«Oubliez vos attentes relativement à l’art, la race, le genre, la culture et la gravité». Ça, c’était le sixième des Dix commandements selon Janelle Monae, tel qu’inscrit sur des petits cartons déposés sur les comptoirs des bars du Métropolis, mercredi, en cette première soirée du Festival de jazz. En effet, la gravité, on l’a parfois oublié….
Par Philippe Rezzonico
Après avoir vu l’ouragan Janelle déferler l’été dernier au festival Osheaga, nous avions une bonne idée de ce qui nous attendait dans une salle de spectacle qui convenait mieux à l’armada qui accompagnait l’Américaine, à commencer par un band d’une douzaine de musiciens qui comprenait trio de cordes, cuivres et choristes. Et dans une salle close, Madame Monae, son univers théâtral et ses rythmes endiablés ont fait mouche.
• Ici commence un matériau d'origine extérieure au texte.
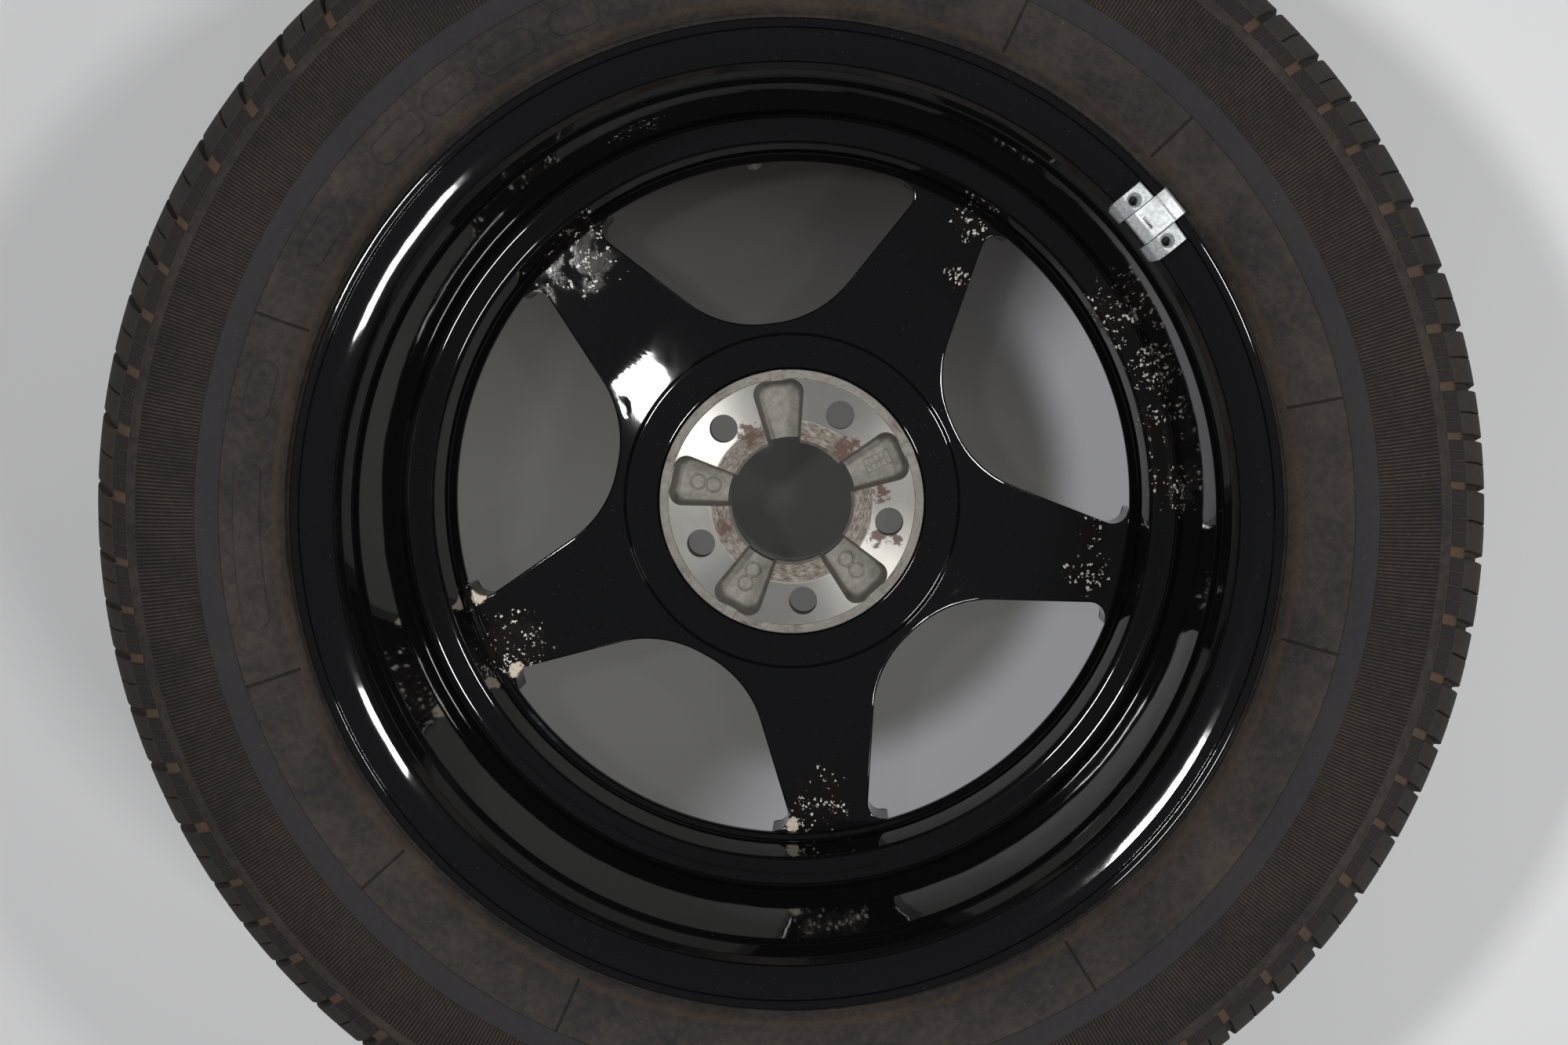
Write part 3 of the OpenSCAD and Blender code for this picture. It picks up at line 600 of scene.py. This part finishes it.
# Corrosion under the paint
crumble = speckle(tree, place, 420.0, 8.0, 0.75)
spread = speckle(tree, place, 55.0, 5.0, 0.6)
rust = near_places(tree, place, rust_spots)
rust = calc(tree, "MULTIPLY", rust, calc(tree, "SUBTRACT", calc(tree, "MULTIPLY", spread, 3.6), 1.0))
lifted = fade(tree, rust, 0.05, 0.7)
rust = calc(tree, "MULTIPLY", fade(tree, rust, 0.15, 0.6), 0.8)
ragged = add_node(tree, "ShaderNodeTexNoise", {"Vector": place, "Scale": 800.0})
ragged = add_node(tree, "ShaderNodeVectorMath", {0: ragged.outputs["Color"], 1: (0.003, 0.003, 0.003),
    2: place}, operation="MULTIPLY_ADD").outputs[0]
cells = add_node(tree, "ShaderNodeTexVoronoi", {"Vector": ragged, "Scale": 620.0, "Randomness": 1.0})
one_cell, cell_size, _ = add_node(tree, "ShaderNodeSeparateColor", {0: cells.outputs["Color"]}).outputs
clump = speckle(tree, place, 140.0, 3.0, 0.6)
chance = calc(tree, "ADD", one_cell, calc(tree, "ADD", calc(tree, "MULTIPLY", lifted, 0.27),
    calc(tree, "MULTIPLY", calc(tree, "SUBTRACT", clump, 0.5), 1.1)))
from_middle = calc(tree, "SUBTRACT", cells.outputs["Distance"], calc(tree, "MULTIPLY", cell_size, 0.35))
flake = calc(tree, "MULTIPLY", fade(tree, from_middle, 0.32, 0.22), fade(tree, chance, 1.0, 1.05))
flake = calc(tree, "MULTIPLY", flake, fade(tree, lifted, 0.02, 0.2))
rust_tone = blend_colour(tree, crumble, (0.004, 0.0035, 0.0035, 1), (0.020, 0.013, 0.010, 1))
bare = calc(tree, "MULTIPLY", near_places(tree, place, bare_corners),
    calc(tree, "SUBTRACT", calc(tree, "MULTIPLY", crumble, 3.6), 0.9))
bare = fade(tree, bare, 0.22, 0.34)
rust_tone = blend_colour(tree, bare, rust_tone, (0.60, 0.53, 0.42, 1))
rust = calc(tree, "MAXIMUM", rust, bare)
dust = fade(tree, speckle(tree, place, 900.0, 2.0, 0.5), 0.72, 0.78)
paint_tone = blend_colour(tree, calc(tree, "MULTIPLY", dust, 0.25), (*paint_black, 1),
    (0.2, 0.19, 0.18, 1))
paint_tone = blend_colour(tree, rust, paint_tone, rust_tone)
paint_tone = blend_colour(tree, flake, paint_tone, (0.70, 0.67, 0.62, 1))
tone = blend_colour(tree, on_pad, paint_tone, metal_tone)
tree.links.new(tone, shader.inputs["Base Color"])
paint_rough = add_node(tree, "ShaderNodeMix", {0: rust, 2: 0.05, 3: 0.25}).outputs[0]
tree.links.new(add_node(tree, "ShaderNodeMix", {0: rust, 2: 0.5, 3: 0.06}).outputs[0],
    shader.inputs["Specular IOR Level"])
on_turned = calc(tree, "MULTIPLY", on_face, calc(tree, "SUBTRACT", 1.0, rough_ring))
metal_rough = add_node(tree, "ShaderNodeMix", {0: on_turned, 2: 0.6, 3: 0.36}).outputs[0]
tree.links.new(add_node(tree, "ShaderNodeMix", {0: on_pad, 2: paint_rough, 3: metal_rough}).outputs[0],
    shader.inputs["Roughness"])
metal_share = add_node(tree, "ShaderNodeMix", {0: on_turned, 2: 0.45, 3: 0.78}).outputs[0]
metal_share = calc(tree, "MULTIPLY", metal_share, calc(tree, "SUBTRACT", 1.0, stain))
metal_share = calc(tree, "MULTIPLY", on_pad, metal_share)
tree.links.new(metal_share, shader.inputs["Metallic"])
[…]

Ce qu’il y a de bien avec la chanteuse au phrasé rapide et à la voix haut perchée, c’est qu’elle attire autant les férus d’histoire de la musique en raison de ses influences, de ses références et de ses symbolismes avec le passé, que la toute jeune génération qui n’a pas connu beaucoup d’extra-terrestres dans son genre.
Parce que sur les planches, Janelle Monae est la somme de bien des parties. Au plan visuel, elle a le look androgyne de Grace Jones, une chevelure qui défie la gravité (quoique pas toujours….), et une tenue de soirée qui comprend un nœud papillon et une grande cape noire visiblement empruntée à Gene Chandler, le Duke of Earl.
Elle a aussi un maître de cérémonie pour les présentations, comme Ray Charles en avait un. Écoutez…. Même le gars à la console de son était en complet et en nœud papillon….
Le roi, le prince et le parrain
Vocalement, quand Janelle reprend I Want You Back, on penserait entendre la voix d’enfant d’un Michael Jackson âgé de dix ans, mais quand elle s’approprie la légendaire Smile, de Chaplin, elle est capable d’une souplesse que ne renierait pas un Tony Bennett.
Les fondateurs de la soul et du funk sont toutefois ces maîtres, dans le verbe et le geste. Pose classique à la James Brown avec son micro, « Moonwalk » à la Jackson, reprise de Prince (Take Me with U) : Janelle a tout assimilé et essaie de démontrer l’étendue de son savoir.
C’est d’ailleurs l’un des petits bémols. Parfois, on a l’impression que l’artiste et son groupe veulent tellement faire sauter la marmite que la cohésion en prend pour son rhume.
Personne n’aime plus que moi les pétarades et celles provoquées par Cold War (explosive), Tightrope (incendaire) et la nouvelle Électric Lady (foudroyante) étaient exemplaires, mais durant Faster, Locked Inside et Mushrooms & Roses – quand Janelle peint un tableau en direct -, le magma sonore n’était pas loin de la cacophonie. Faut savoir doser.
Pas uniquement au plan sonore. Durant Come Alive (The War of the Roses), Janelle a été puiser encore plus loin dans les références lointaines, se livrant à un partage de « La-la-la-la !!!» avec la foule survoltée. Elle faisait presque penser à Cab Calloway dans The Blues Brothers. Mais plus de dix minutes? Heureusement qu’elle a conclut ça avec une séance de danse durant laquelle elle se faisait aller le bassin comme Elvis.
Cette fille-là a vraiment tout pour elle. Qu’est-ce que ça va être quand elle aura encore plus de nouveau matériel sous la main…. On a hâte.